Naquele cubículo eu tinha tudo o que mais sentiria falta na vida adulta: tempo e solidão (ela nem sempre é razão para desespero). Não tinha ainda operadora me telefonando com propostas para turbinar meu plano de dados. Não tinha notificação a respeito da última querela no Twitter. E eu ainda não precisava me sentir culpado por me isolar do mundo enquanto uma criança de sete anos espera do pai um pouco de atenção e disposição para jogar futebol, pedalar, ligar o videogame ou botar no canal do youtuber de games que passa o dia fugindo da Granny.

Já não me gabo por ter entrado madrugada adentro em companhia de um filósofo jagunço que me levou ao sertão e apontou a expansão do universo. Me gabo, nas conversas com os amigos, por conseguir travar e destravar minha própria VAP e mostrar o resultado do trabalho numa manhã de domingo.

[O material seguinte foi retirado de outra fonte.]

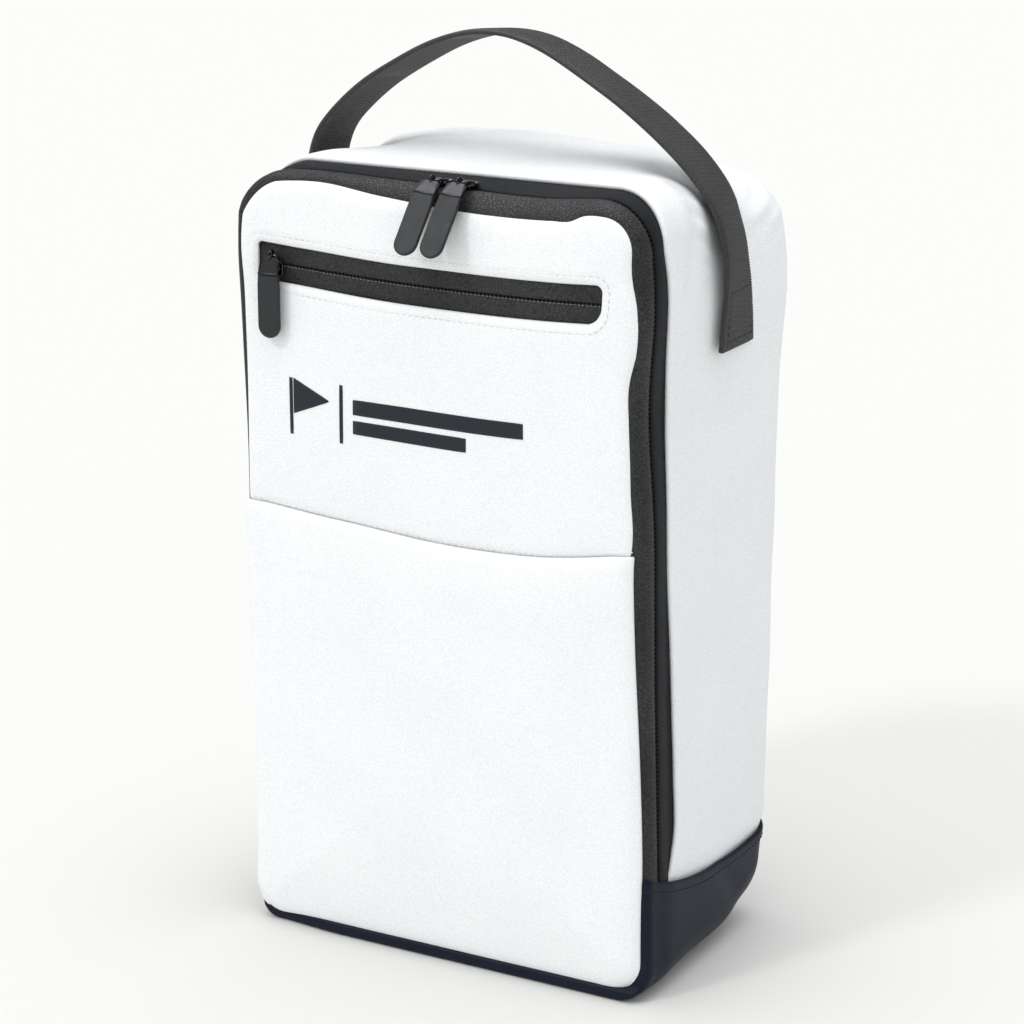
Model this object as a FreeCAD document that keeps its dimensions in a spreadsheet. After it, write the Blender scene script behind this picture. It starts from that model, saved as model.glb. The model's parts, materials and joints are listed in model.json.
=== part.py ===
import FreeCAD, Part
import math
import os
import Sketcher

# A zipped golf shoe bag. Millimetres, +X to the wearer's right, -Y the front panel, +Z up.
# The origin is the middle of the footprint, on the face the bag stands on.

DRIVING_SIZES = {
    # the body: an upright block whose sides lean in near the rounded top
    "half_width": 103.0,
    "half_depth": 62.5,
    "height": 360.0,
    "lean_start": 300.0,
    "half_crown": 95.5,
    "corner_radius": 24.0,
    "sewing_gap": 0.1,
    # the coated-fabric walls, their linings and the seam binding
    "wall": 2.5,
    "back_thickness": 4.2,
    "edge_round": 3.5,
    "lining_thickness": 0.6,
    "lining_inset": 6.2,
    "binding_thickness": 0.8,
    "binding_width": 8.0,
    "gusset_front": -39.0,
    # the dark boot at the bottom
    "base_top": 44.5,
    "base_wall": 2.2,
    "base_front": -59.0,
    "base_corner": 26.0,
    "hem_height": 7.5,
    "board_half_width": 74.0,
    "board_half_depth": 50.0,
    "board_thickness": 2.5,
    "board_corner": 10.0,
    # the U-shaped main zip
    "chain_front": -51.0,
    "tape_inset": 2.6,
    "tape_sink": 2.4,
    "tape_thickness": 0.8,
    "tape_reach": 17.0,
    "tape_gap": 0.6,
    "tape_foot": 60.0,
    "tape_tail_low": 46.0,
    "tape_flat": 5.0,
    "coil_inset": 3.5,
    "coil_thickness": 1.4,
    "coil_width": 2.8,
    "coil_gap": 0.8,
    # the white front panel, which folds down about its lower crease
    "fold_height": 59.0,
    "fold_gap": 0.2,
    "panel_thickness": 3.2,
    "panel_foot_half": 97.0,
    "panel_seam_half": 95.2,
    "panel_lean_half": 94.0,
    "panel_crown_half": 93.0,
    "panel_top": 349.5,
    "panel_radius": 15.5,
    "panel_seam": 201.0,
    "panel_tape_front": -61.3,
    "panel_tape_gap": 0.3,
    "foot_low": 5.0,
    "foot_half": 99.5,
    "foot_radius": 15.0,
    "foam_thickness": 2.6,
    "foam_margin": 6.0,
    "foam_low": 63.0,
    "pouch_thickness": 1.6,
    "pouch_low": 200.0,
    # the pocket zip in the front panel
    "window_left": -92.0,
    "window_right": 78.0,
    "window_low": 304.0,
    "window_high": 322.0,
    "window_round": 3.0,
    "window_margin": 2.0,
    "pocket_chain": 313.0,
    "pocket_tape_depth": 0.5,
    # sliders and their pullers
    "main_slider_left": -7.5,
    "main_slider_right": 8.5,
    "pocket_slider": -86.0,
    "slider_half_length": 5.0,
    "slider_half_depth": 4.0,
    "slider_nose": 1.6,
    "plate_thickness": 1.4,
    "plate_clearance": 0.5,
    "post_thickness": 0.8,
    "post_length": 1.6,
    "bail_half_length": 3.4,
    "bail_thickness": 1.2,
    "bail_reach": 5.6,
    "bail_root": 0.6,
    "bail_leg": 1.2,
    "link_eye_inner": 1.0,
    "link_eye_outer": 1.8,
    "link_half_width": 1.5,
    "link_knee_reach": 5.45,
    "link_knee_rise": 3.54,
    "link_reach": 7.45,
    "link_thickness": 1.2,
    "tab_length": 28.5,
    "tab_half_width": 4.75,
    "tab_thickness": 1.8,
    "main_puller_hang": 58.0,
    "pocket_puller_hang": 90.0,
    # the webbing carry handle
    "webbing_middle": 12.0,
    "webbing_half_width": 16.0,
    "webbing_thickness": 2.2,
    "webbing_end_low": 284.0,
    "handle_pivot": 336.0,
    "handle_lean": 4.5,
    "handle_foot_half": 104.4,
    "handle_shoulder_half": 100.0,
    "handle_shoulder": 361.5,
    "handle_shoulder_radius": 18.0,
    "handle_ridge": 432.0,
    "handle_ridge_radius": 77.0,
    # the generic print on the front panel: a pennant on a pole, a divider and plain bars
    "print_thickness": 0.3,
    "print_low": 238.0,
    "print_high": 264.0,
    "pole_left": -76.0,
    "pole_width": 1.6,
    "pennant_reach": 18.0,
    "pennant_height": 12.0,
    "divider_left": -47.0,
    "bar_left": -37.0,
    "bar_height": 3.6,
    "long_bar": 76.0,
    "short_bar": 50.0,
}

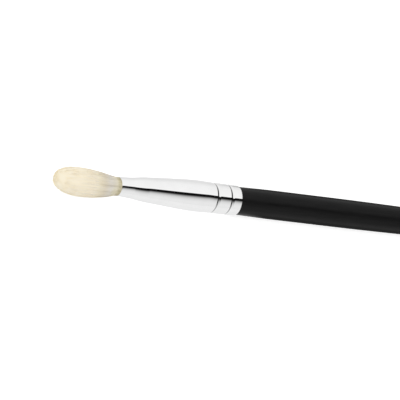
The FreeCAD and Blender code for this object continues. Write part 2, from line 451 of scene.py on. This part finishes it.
# Each layer of hairs: the ring of the bundle that it fills, as shares, and its count.
HAIR_LAYERS = ((0, 0.5, 1400), (0.5, 0.8, 2400), (0.8, 0.96, 2600), (0.96, 1, 2000))
LOOSE_RING = (0.85, 1)
LOOSE_HAIRS = 480
LOOSE_STRAY = 0.09

# The hairs stand in locks. A lock draws its hairs in, and they share its length and tone.
LOCKS = 150
LOCK_PULL = 0.16
PULL_EASE = 0.8
LOCK_SCATTER = 0.01
LOCK_LENGTHS = (-0.02, 0.012)
LOCK_TONE = 0.8
OWN_TONE = 0.2

# How each hair differs, as shares of the tuft's length or radius: where its root starts, how
# far its tip falls short, how many are much shorter and by how much, and its wave and lean.
ROOT_STARTS = (-0.13, -0.08)
TIP_SCATTER = 0.016
SHORT_HAIRS = 0.15
SHORTEST_BY = 0.12
WAVE_DEPTH = 0.009
WAVE_RADIANS = (3, 8)
LEAN_SCATTER = 0.012

# Its thickness beside the usual one, and its turn about itself in radians.
GIRTH_SHARES = (0.75, 1.2)
TWIST_SCATTER = 0.35

# How far the darker hairs' shade fades by their tips, and how pale the stray hairs are.
SHADE_FADING = 0.55
STRAY_PALENESS = 0.8
draw = np.random.default_rng(41)


def smooth_through(places, along, out):
    """Values on a smooth line through (along, out), which never overshoots its points."""
    along, out = np.asarray(along, float), np.asarray(out, float)
    steps = np.diff(out) / np.diff(along)
    slopes = np.empty_like(out)
    slopes[0], slopes[-1] = steps[0], steps[-1]
    before, after = steps[:-1], steps[1:]
    level = before * after <= 0
    slopes[1:-1] = np.where(level, 0, 2 * before * after / np.where(level, 1, before + after))
    index = np.clip(np.searchsorted(along, places, side="right") - 1, 0, len(steps) - 1)
    width = along[index + 1] - along[index]
    share = np.clip((places - along[index]) / width, 0, 1)
    start = out[index] * (1 + 2 * share) * (1 - share) ** 2
    end = out[index + 1] * share ** 2 * (3 - 2 * share)
    lean = slopes[index] * share * (1 - share) ** 2
    lean += slopes[index + 1] * share ** 2 * (share - 1)
    return start + end + width * lean


def disc(count, inner=0.0, outer=1.0):
    """Even random places on a disc or ring of radius one."""
    radius = np.sqrt(draw.uniform(inner ** 2, outer ** 2, count))
    angle = draw.uniform(0, math.tau, count)
    return np.stack((radius * np.cos(angle), radius * np.sin(angle)), axis=1)


def bend_aside(along):
    """How far the tuft bends aside at shares of its length."""
    return smooth_through(along, bend_along_shares, bend_aside_mm) * MM


# Where a hair of a given share of the radius meets the outline of the dome, and ends.
dome_places = np.linspace(0.5, 1, 200)
dome_reach = smooth_through(dome_places, outline_along_shares, outline_out_shares)
dome_reach /= smooth_through(dome_places, path_along_shares, path_out_shares)
lock_places = disc(LOCKS)
lock_lengths = np.clip(draw.normal(0, LOCK_SCATTER, LOCKS), *LOCK_LENGTHS)
lock_tones = draw.uniform(0, 1, LOCKS)


def lay_hairs(count, inner, outer, stray=0.0):
    """Stations of hairs that rise from a ring of the bundle, and a tone for each of them."""
    roots = disc(count, inner, outer)
    reach = np.linalg.norm(roots, axis=1)
    gaps = np.linalg.norm(roots[:, None] - lock_places[None], axis=2)
    lock = np.argmin(gaps, axis=1)
    ends = np.interp(-reach, -dome_reach, dome_places)
    short_by = np.abs(draw.normal(0, TIP_SCATTER, count))
    ends += lock_lengths[lock] * np.minimum(1, reach * 2) - short_by
    ends -= (draw.random(count) < SHORT_HAIRS) * draw.uniform(0, SHORTEST_BY, count)
    starts = draw.uniform(*ROOT_STARTS, count)
    along = starts[:, None] + (ends - starts)[:, None] * STATIONS
    free = np.clip(along, 0, 1)
    pull = LOCK_PULL * free ** PULL_EASE
    across = roots[:, None] + (lock_places[lock] - roots)[:, None] * pull[:, :, None]
    first_turn = draw.uniform(0, math.tau, (count, 1, 2))
    waves = first_turn + along[:, :, None] * draw.uniform(*WAVE_RADIANS, (count, 1, 2))
    across += np.sin(waves) * WAVE_DEPTH * free[:, :, None]
    lean = draw.normal(0, LEAN_SCATTER + stray, (count, 1, 2))
    across += lean * free[:, :, None] ** 2
    size = np.linalg.norm(across, axis=2, keepdims=True)
    across *= np.minimum(1, (1 + stray) / np.maximum(size, 0.001))
    out = smooth_through(along, path_along_shares, path_out_shares) * hair_radius
    places = np.empty((count, len(STATIONS), 3))
    places[:, :, 0] = ferrule_end - along * hair_length
    places[:, :, 1:] = across * out[:, :, None]
    places[:, :, 1] += bend_aside(along)
    tones = np.clip(LOCK_TONE * lock_tones[lock] + OWN_TONE * draw.random(count), 0, 1)
    return places, tones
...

Na vida adulta, nosso quintal regado a água e pressão é nosso teto da Capela Sistina de ponta-cabeça.

Se alguém me perguntar o que ganhei com aquele livro, além dos vícios de querer imitar os neologismos de Guimarães Rosa, não saberia bem explicar. Este não é um texto sobre literatura. É sobre administração do tempo.

Desconfio que não tem idade melhor para desbravar os clássicos do que aos 20 anos ou menos. Depois disso a vida se torna uma aula aplicada de economia da atenção.

Diante dos primeiros fios de cabelo branco, guardo na estante o que deixei pra depois em busca da chamada "hora certa", hoje projetada numa velhice tranquila que me leve à Rússia dos grandes romancistas do século 19. Até lá, chegar ao fim de um dia de labuta, incluindo o trabalho invisível relacionado à casa e ao filho, e conseguir assistir meia hora de série antes de capotar já é vitória.

Portanto, jovens, envelheçam, mas antes leiam tudo o que tiver em mãos. Não deixem para ler depois o que pode desgraçar sua cabeça hoje. Essa última frase contém ironia.